When crafting their schedules, students must think of courses that will set them apart from others and draw in a college’s attention. Many Lincoln High School students choose International Baccalaureate courses and other advanced classes to boost their resumés and challenge themselves.

After students set up their schedule, they have to make it to senior year, where the real application process begins. Every college is different so the traits that one looks for may not translate to others. An admissions counselor from Portland State University, Sarah Seeborg, says she looks for certain traits.

The main things that matter grade wise are GPA and SAT and ACT test scores. Although these are usually considered the most important, colleges also like to look outside of school and try to find out what type of person a student is.

What have grade trends looked like, we want to see students improving their grades throughout high school, SAT or ACT scores, what outside commitments may have impacted their grades,” she said.

The admissions counselors work with students to help them get financial aid. Seniors themselves ultimately make the decision, however, many colleges have a long application process that includes your personal information and then an essay so that admissions counselors can tell what type of personality you have. This takes time, so applying to a large amount of colleges puts extra pressure on students.

The Common Application is a website that allows students to use the same format of application for each college that is on the site and includes over 600 colleges.

Senior Srinik Chinnam expressed the difficulty of applying to college not applying on the Common App. “Don’t apply if it’s not on the common app” Chinnam said.

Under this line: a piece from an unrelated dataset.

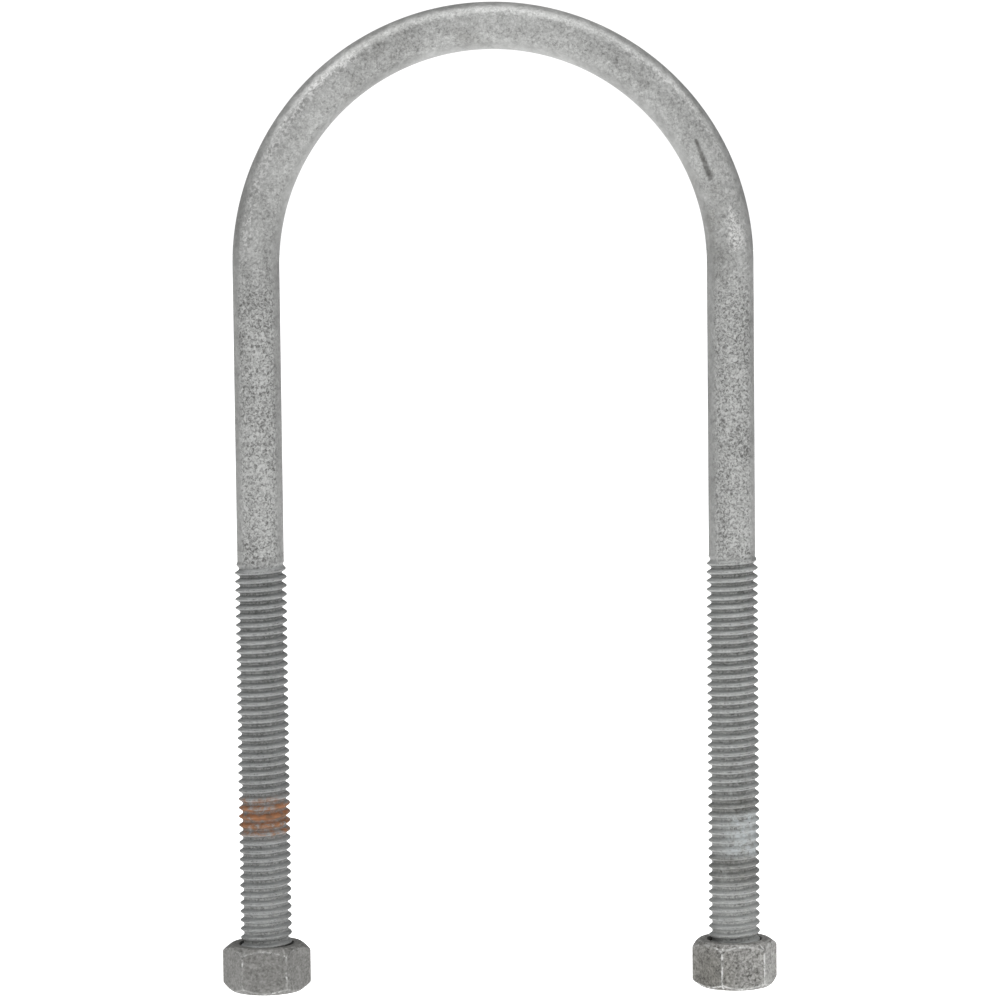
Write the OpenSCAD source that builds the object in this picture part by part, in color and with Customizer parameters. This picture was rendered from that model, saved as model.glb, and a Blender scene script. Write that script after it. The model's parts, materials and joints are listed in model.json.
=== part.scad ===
// Round-bend U-bolt of hot-dip galvanised steel rod, for holding a pipe or tube against a plate.
// The ends of both legs have a rolled thread, with a hex nut on each, about flush with its end.
// The origin is the centre of the bend, on the axis of the pipe that the bend holds. The U lies
// in the XZ plane, the bend is up, the legs hang down along Z, and the pipe lies along Y.

/* [Bent rod] */
// Diameter of the plain rod, zinc included
rod_d = 8.5; // [7.9:0.02:9.2]
// Distance between the centre lines of the two legs
leg_spacing = 85.6; // [40:0.1:150]
// Drop from the centre of the bend to the ends of the legs
leg_drop = 131.5; // [110:0.1:200]

/* [Thread on the legs] */
// Diameter over the crests, zinc included
thread_d = 9.46; // [9:0.02:9.58]
// Diameter at the bottom of the grooves
thread_root_d = 7.8; // [7.2:0.02:8.4]
// Distance from one turn to the next, for 16 turns to the inch
thread_pitch = 1.5875; // [1.25:0.0125:2]
// Turns on each leg
thread_turns = 48; // [10:1:60]
// Width of the flat on each crest
crest_flat = 0.25; // [0.1:0.05:0.6]

/* [Hex nuts] */
// Size across the flats
nut_af = 14; // [12:0.1:16]
// Height from face to face
nut_h = 8.5; // [6:0.1:10]
// Slope of the chamfers that round off the corners, from the faces
chamfer_angle = 38; // [20:1:45]
// How far the left nut reaches below the end of its leg
left_nut_overhang = 0.1; // [0:0.05:1]
// How far the right nut reaches below the end of its leg
right_nut_overhang = 0.75; // [0:0.05:1]
// Turn of the left nut at rest, from a corner that points along X
left_nut_angle = -2; // [-30:0.5:30]
// Turn of the right nut at rest, from a corner that points along X
right_nut_angle = 8; // [-30:0.5:30]

/* [Tapped holes] */
// Gap all round between the thread's crests and the tapped thread's lining
thread_gap = 0.09; // [0.05:0.01:0.2]
// Diameter of the hole's mouth where it is countersunk
mouth_d = 10; // [9.9:0.05:10.6]
// Wall of the tapped thread's lining
lining_wall = 0.63; // [0.6:0.01:0.8]
// Gap all round between the lining and the nut that turns on it
lining_gap = 0.02; // [0.01:0.01:0.1]

/* [Hidden] */

ROUND_FN = 96;
FLANK_ANGLE = 30;         // each side of the thread's groove, from square to the leg
TIP_INSET = 0.2;          // how far the leg's end face stays inside the thread's root
TIP_TO_CREST = 0.5;       // from the leg's end to the middle of the first crest
RUN_OUT = 0.6;            // length of the cone where the thread fades into the plain rod
FACE_SHARE = 0.935;       // diameter of a nut's flat face, as a share of its size across flats
HEX_SIDES = 6;
CUT = 1;                  // how far a hole runs past the faces that it opens in

rod_r = rod_d / 2;
bend_r = leg_spacing / 2;

crest_r = thread_d / 2;
root_r = thread_root_d / 2;
flank = (crest_r - root_r) * tan(FLANK_ANGLE);
first_crest_z = -leg_drop + TIP_TO_CREST;
last_crest_z = first_crest_z + thread_turns * thread_pitch;

corner_r = nut_af / 2 / cos(180 / HEX_SIDES);
face_r = nut_af / 2 * FACE_SHARE;
left_nut_z = -leg_drop - left_nut_overhang;
right_nut_z = -leg_drop - right_nut_overhang;

lining_bore_r = crest_r + thread_gap;
lining_r = lining_bore_r + lining_wall;
mouth_r = mouth_d / 2;
mouth_depth = mouth_r - lining_bore_r;

ZINC = [0.60, 0.61, 0.60];
NUT_ZINC = [0.52, 0.51, 0.49];

// Half outline of a leg, from its end on the axis up to the bend. Each turn of the thread is
// a ring-shaped groove of the thread's own section.
function leg_outline() = concat(
    [[0, -leg_drop], [root_r - TIP_INSET, -leg_drop]],
    [for (turn = [0 : thread_turns - 1]) each groove_points(first_crest_z + turn * thread_pitch)],
    [
        [crest_r, last_crest_z - crest_flat / 2],
        [crest_r, last_crest_z + crest_flat / 2],
        [rod_r, last_crest_z + crest_flat / 2 + RUN_OUT],
        [rod_r, 0],
        [0, 0]
    ]
);

// One crest, whose middle is at crest_z, and the groove above it
function groove_points(crest_z) = [
    [crest_r, crest_z - crest_flat / 2],
    [crest_r, crest_z + crest_flat / 2],
    [root_r, crest_z + crest_flat / 2 + flank],
    [root_r, crest_z + thread_pitch - crest_flat / 2 - flank]
];

module leg() {
    rotate_extrude($fn = ROUND_FN) polygon(leg_outline());
}

module bend() {
    rotate([90, 0, 0])
        rotate_extrude(angle = 180, $fn = ROUND_FN)
            translate([bend_r, 0]) circle(r = rod_r, $fn = ROUND_FN);
}

module bent_rod() {
    color(ZINC) union() {
        bend();
        translate([-bend_r, 0, 0]) leg();
        translate([bend_r, 0, 0]) leg();
    }
}

// A hexagonal prism standing on Z = 0, with its corners chamfered at both faces
module nut_blank() {
    chamfer_h = (corner_r - face_r) * tan(chamfer_angle);
    intersection() {
        linear_extrude(nut_h) circle(r = corner_r, $fn = HEX_SIDES);
        rotate_extrude($fn = ROUND_FN) polygon([
            [0, 0],
            [face_r, 0],
            [corner_r, chamfer_h],
            [corner_r, nut_h - chamfer_h],
            [face_r, nut_h],
            [0, nut_h]
        ]);
    }
}

// The hexagonal body of a nut, bored to turn on its thread's lining
module nut_body() {
    difference() {
        nut_blank();
        translate([0, 0, -CUT])
            cylinder(r = lining_r + lining_gap, h = nut_h + 2 * CUT, $fn = ROUND_FN);
    }
}

// The tapped metal next to the leg, with its hole countersunk at both faces
module nut_lining() {
    rotate_extrude($fn = ROUND_FN) polygon([
        [mouth_r, 0],
        [lining_r, 0],
        [lining_r, nut_h],
        [mouth_r, nut_h],
        [lining_bore_r, nut_h - mouth_depth],
        [lining_bore_r, mouth_depth]
    ]);
}

module left_nut() {
    color(NUT_ZINC) translate([-bend_r, 0, left_nut_z]) rotate(left_nut_angle) nut_body();
}

module left_nut_thread() {
    color(ZINC) translate([-bend_r, 0, left_nut_z]) nut_lining();
}

module right_nut() {
    color(NUT_ZINC) translate([bend_r, 0, right_nut_z]) rotate(right_nut_angle) nut_body();
}

module right_nut_thread() {
    color(ZINC) translate([bend_r, 0, right_nut_z]) nut_lining();
}

bent_rod();
left_nut();
left_nut_thread();
right_nut();
right_nut_thread();
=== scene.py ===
"""Finished looks of a galvanised U-bolt with two hex nuts, laid out as a Blender add-on."""
import json
import math

import bmesh
import bpy
from mathutils import Matrix, Vector


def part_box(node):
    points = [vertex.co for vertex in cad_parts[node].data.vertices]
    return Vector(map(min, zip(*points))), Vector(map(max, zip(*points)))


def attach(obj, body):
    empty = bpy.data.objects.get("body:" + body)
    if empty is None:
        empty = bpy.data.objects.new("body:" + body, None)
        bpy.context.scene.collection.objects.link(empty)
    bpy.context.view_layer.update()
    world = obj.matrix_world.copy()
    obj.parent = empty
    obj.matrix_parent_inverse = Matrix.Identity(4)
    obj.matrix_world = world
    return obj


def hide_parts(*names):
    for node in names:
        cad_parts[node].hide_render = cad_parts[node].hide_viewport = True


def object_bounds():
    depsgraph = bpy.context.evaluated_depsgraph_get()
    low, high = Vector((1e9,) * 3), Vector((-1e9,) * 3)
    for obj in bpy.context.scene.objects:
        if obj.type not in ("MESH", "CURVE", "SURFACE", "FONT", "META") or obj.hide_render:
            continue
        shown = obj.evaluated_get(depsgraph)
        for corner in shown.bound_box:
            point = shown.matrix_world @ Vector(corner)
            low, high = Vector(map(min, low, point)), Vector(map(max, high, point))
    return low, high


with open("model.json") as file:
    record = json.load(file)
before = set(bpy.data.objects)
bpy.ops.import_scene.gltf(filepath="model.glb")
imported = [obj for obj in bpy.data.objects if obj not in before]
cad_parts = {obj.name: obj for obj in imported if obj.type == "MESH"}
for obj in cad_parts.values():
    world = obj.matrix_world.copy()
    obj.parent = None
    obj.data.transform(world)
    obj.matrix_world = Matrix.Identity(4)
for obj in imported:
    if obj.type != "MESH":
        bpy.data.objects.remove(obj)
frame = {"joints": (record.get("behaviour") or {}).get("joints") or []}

bl_info = {
    "name": "Galvanised U-bolt",
    "version": (1, 0, 0),
    "blender": (4, 5, 0),
    "location": "3D View > Sidebar > U-bolt",
    "description": "Builds the threaded U rod, its two hex nuts and the studio around them",
    "category": "Object",
}

MM = 0.001
CAD_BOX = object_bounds()
ROD_LOW, ROD_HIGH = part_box("bent_rod")
LEFT_LOW, LEFT_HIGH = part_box("left_nut_thread")
RIGHT_LOW, RIGHT_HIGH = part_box("right_nut_thread")
LEFT_AXIS_X = (LEFT_LOW.x + LEFT_HIGH.x) / 2
RIGHT_AXIS_X = (RIGHT_LOW.x + RIGHT_HIGH.x) / 2
BEND_RADIUS = (RIGHT_AXIS_X - LEFT_AXIS_X) / 2
ROD_RADIUS = ROD_HIGH.z - BEND_RADIUS
CREST_RADIUS = ROD_HIGH.x - RIGHT_AXIS_X
TIP_Z = ROD_LOW.z
NUT_HEIGHT = LEFT_HIGH.z - LEFT_LOW.z
NUT_TRAVEL_DOWN = min(j["range_m"][0] for j in frame["joints"] if j["type"] == "slide")

# The nuts' undersides lie this far above the frame's, to stay inside its box.
NUT_LIFT = 0.03 * MM

# 16 turns to the inch, with flanks at 60 degrees to each other.
PITCH = 1.5875 * MM
FLANK_SLOPE = math.tan(math.radians(60))
TIP_CHAMFER_SLOPE = 1.2
MOUTH_SLOPE = 0.85
BORE_ROUNDING = 0.15 * MM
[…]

Although the process is difficult, modern-day technology has also brought some advantages. Being able to research and find colleges with the click of a mouse is very helpful and adds much more stress to choosing a college.

Colleges have their own websites and there are also sites that can help students determine whether or not the college will be a good fit.

Students’ emails begin filling up with college mail sophomore year and continue until graduation. Information is available everywhere students look on the internet and it can really be eye-opening to see all of the possibilities. “I think it has become more overwhelming for students since it is so easy to access information and learn about the thousands of colleges across the nation,” says Seeborg.

This form of finding a college has helped, however, with finding a school  that truly suits the applicant. Meg Kilmer, Lincoln’s college career coordinator, and counselor Chris Barrar both agreed that students should find the college that fits their wants and needs best.

This is one of the first big decisions that students have in their lives so finding a college that fits them well is important. Spending the next four years at a college that isn’t a good fit probably doesn’t appeal to most students.

Barrar also said, “Don’t over apply,” although finding the right college is important applying to too many colleges is stressful, and a lot of work. Instead narrowing down options and likely colleges will help students keep the applications to a minimum.

These applications, deadlines, test scores and getting accepted into college are all very big parts of high school students’ lives. However Kilmer assured that not getting into an Ivy League college “won’t ruin your life, there are still many opportunities available.”